_RECORDS_
========================

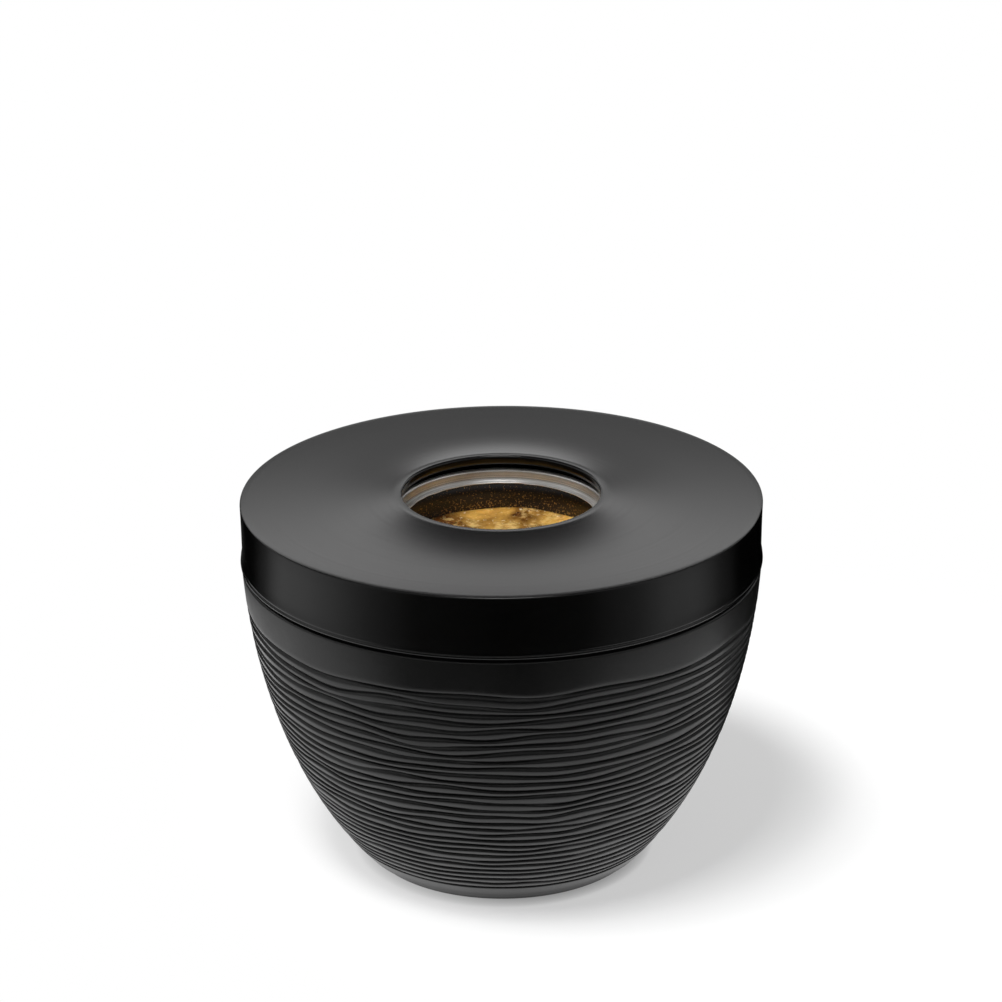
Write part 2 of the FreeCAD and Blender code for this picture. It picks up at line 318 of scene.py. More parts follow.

========================

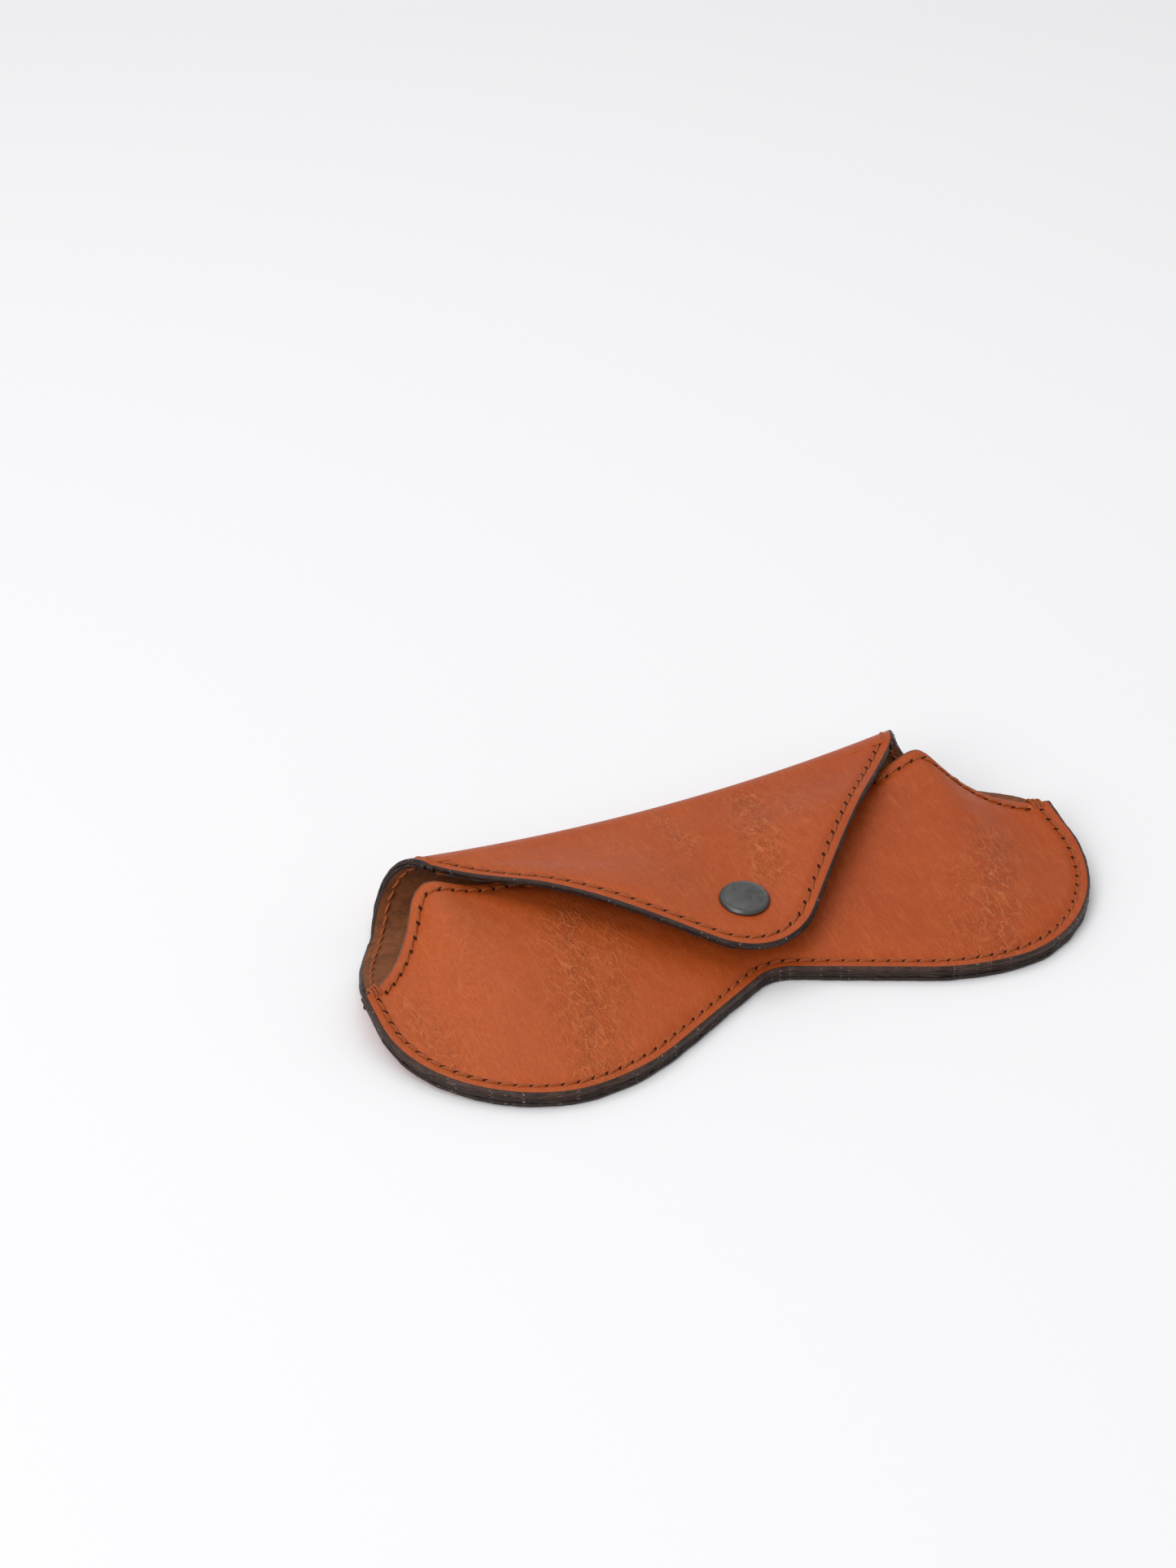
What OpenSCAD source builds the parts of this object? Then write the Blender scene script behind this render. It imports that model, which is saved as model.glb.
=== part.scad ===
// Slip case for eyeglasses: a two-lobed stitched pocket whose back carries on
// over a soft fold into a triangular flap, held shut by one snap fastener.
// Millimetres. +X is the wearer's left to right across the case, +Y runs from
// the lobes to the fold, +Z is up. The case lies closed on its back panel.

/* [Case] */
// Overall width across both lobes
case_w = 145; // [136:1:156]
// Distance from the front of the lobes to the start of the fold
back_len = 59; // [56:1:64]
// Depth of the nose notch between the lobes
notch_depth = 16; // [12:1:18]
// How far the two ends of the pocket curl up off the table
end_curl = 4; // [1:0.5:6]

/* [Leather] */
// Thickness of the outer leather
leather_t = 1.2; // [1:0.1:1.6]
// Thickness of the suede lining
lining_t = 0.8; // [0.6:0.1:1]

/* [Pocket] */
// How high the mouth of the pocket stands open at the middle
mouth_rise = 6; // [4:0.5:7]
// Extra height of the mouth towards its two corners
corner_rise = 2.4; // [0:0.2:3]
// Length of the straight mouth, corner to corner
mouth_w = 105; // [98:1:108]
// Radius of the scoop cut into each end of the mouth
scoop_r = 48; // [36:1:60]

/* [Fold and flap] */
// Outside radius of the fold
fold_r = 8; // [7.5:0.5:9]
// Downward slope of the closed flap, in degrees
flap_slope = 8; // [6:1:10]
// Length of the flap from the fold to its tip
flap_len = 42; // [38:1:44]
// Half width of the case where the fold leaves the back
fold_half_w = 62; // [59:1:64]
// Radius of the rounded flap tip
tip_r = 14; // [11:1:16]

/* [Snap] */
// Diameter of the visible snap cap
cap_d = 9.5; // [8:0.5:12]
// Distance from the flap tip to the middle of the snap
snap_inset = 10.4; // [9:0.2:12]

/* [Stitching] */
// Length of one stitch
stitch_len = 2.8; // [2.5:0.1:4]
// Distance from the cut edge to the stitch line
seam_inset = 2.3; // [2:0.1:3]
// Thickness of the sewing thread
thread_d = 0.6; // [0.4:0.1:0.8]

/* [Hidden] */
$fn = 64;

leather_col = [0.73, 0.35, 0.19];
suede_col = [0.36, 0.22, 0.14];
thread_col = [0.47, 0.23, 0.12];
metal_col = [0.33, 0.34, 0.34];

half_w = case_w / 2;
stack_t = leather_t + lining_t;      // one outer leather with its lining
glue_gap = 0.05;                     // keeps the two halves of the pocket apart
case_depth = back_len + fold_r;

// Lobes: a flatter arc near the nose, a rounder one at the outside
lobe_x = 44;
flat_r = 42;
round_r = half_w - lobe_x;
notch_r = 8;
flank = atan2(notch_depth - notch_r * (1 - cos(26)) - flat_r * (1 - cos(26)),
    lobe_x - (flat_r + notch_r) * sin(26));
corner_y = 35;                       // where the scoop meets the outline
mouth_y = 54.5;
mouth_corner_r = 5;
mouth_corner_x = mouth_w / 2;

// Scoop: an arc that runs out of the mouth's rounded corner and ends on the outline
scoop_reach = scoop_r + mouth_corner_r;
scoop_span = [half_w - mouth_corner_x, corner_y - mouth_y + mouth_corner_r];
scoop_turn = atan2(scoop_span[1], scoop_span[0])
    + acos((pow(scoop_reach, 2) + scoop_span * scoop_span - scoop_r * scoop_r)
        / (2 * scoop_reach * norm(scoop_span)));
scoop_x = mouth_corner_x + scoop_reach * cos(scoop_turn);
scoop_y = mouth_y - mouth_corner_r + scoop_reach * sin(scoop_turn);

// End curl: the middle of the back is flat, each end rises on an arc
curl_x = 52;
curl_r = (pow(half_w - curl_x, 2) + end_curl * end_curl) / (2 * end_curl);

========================

Where a line above contains the word "Blender", copy that line.

Write part 2 of the FreeCAD and Blender code for this picture. It picks up at line 318 of scene.py. More parts follow.
What OpenSCAD source builds the parts of this object? Then write the Blender scene script behind this render. It imports that model, which is saved as model.glb.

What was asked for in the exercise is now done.